В первом случае — непосредственное, даже легкомысленное повествование о деле, вроде бы незначительном. Так же Моцарт мог сказать, что у него «намедни» болела голова. Творчество — естественное проявление его натуры. Бессонница томит, «две, три мысли» приходят, о них потрясённый Сальери говорит: «Какая глубина! / Какая смелость и какая стройность!».
Во втором случае — горькое воспоминание Сальери о долгих годах борения с самим собой, о противостоянии тому в искусстве, что «свыше».
Моцарт это «свыше» не отделяет от себя, он просто часть его. И не от того ли ему так «мучительно завидует» Сальери. С гневом зовёт он Моцарта «неким херувимом». Моцарт в глазах Сальери — разрушитель земного начала, земной гармонии, усвоенного разумом порядка.
Игра «слепого старика со скрипкой» — эпизод, на который мало обращают внимание, а между тем он является в трагедии важнейшим.
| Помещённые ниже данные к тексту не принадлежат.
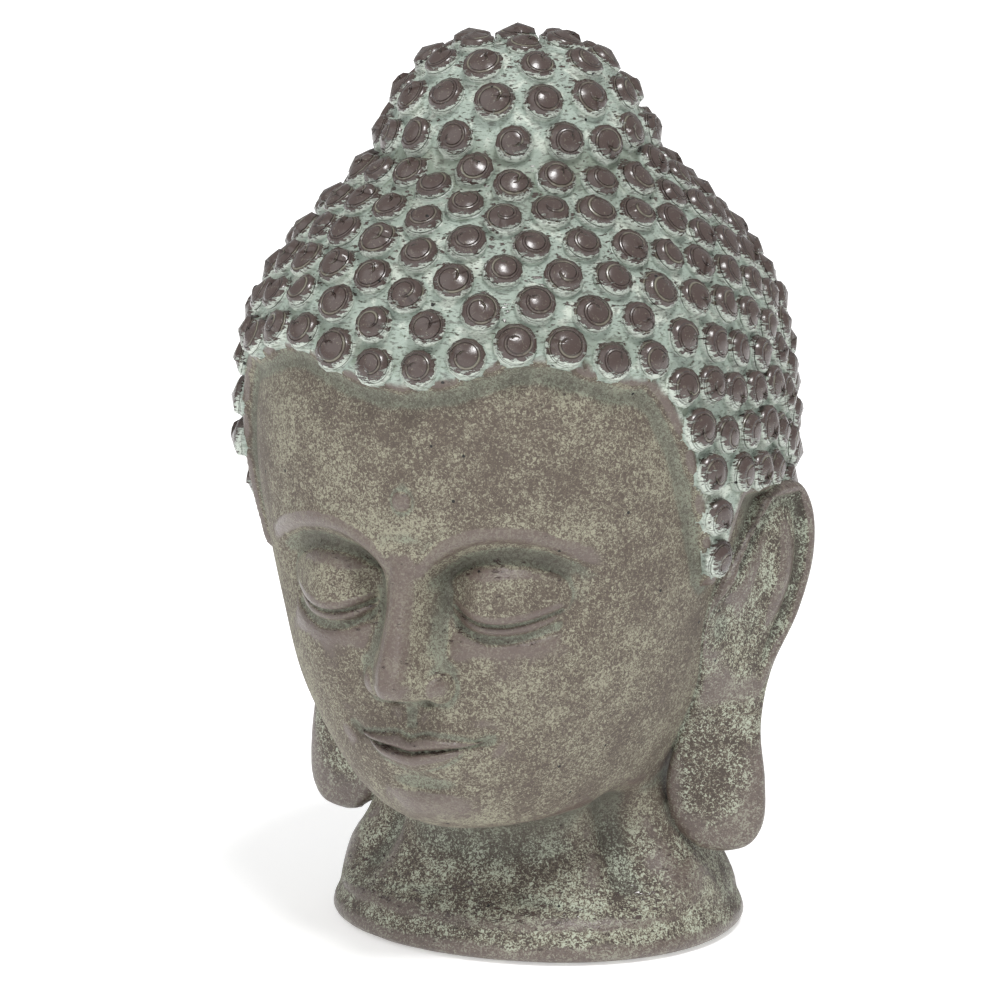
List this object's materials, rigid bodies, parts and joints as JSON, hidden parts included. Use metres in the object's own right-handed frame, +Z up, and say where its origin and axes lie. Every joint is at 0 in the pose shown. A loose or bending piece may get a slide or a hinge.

Зачем нужен Пушкину этот персонаж без речей? Чтобы показать, что гениальный Моцарт «не достоин сам себя» и, как ребёнок, может забавляться пустяками? Нет, едва ли для этого. Такой вывод был бы закономерен, если б речь шла о произведении с большим количеством действующих лиц, а здесь — несколько страничек текста, напряжённейшее, внутренне сжатое противостояние двух людей, вернее — двух миров. И вдруг — случайность? Нет! Всё дело в том, что явление Старика символично, как явление Священника в «Пире во время чумы». Это в некотором роде «виденье гробовое», явление мирового духа, разрушающего привычную гармонию.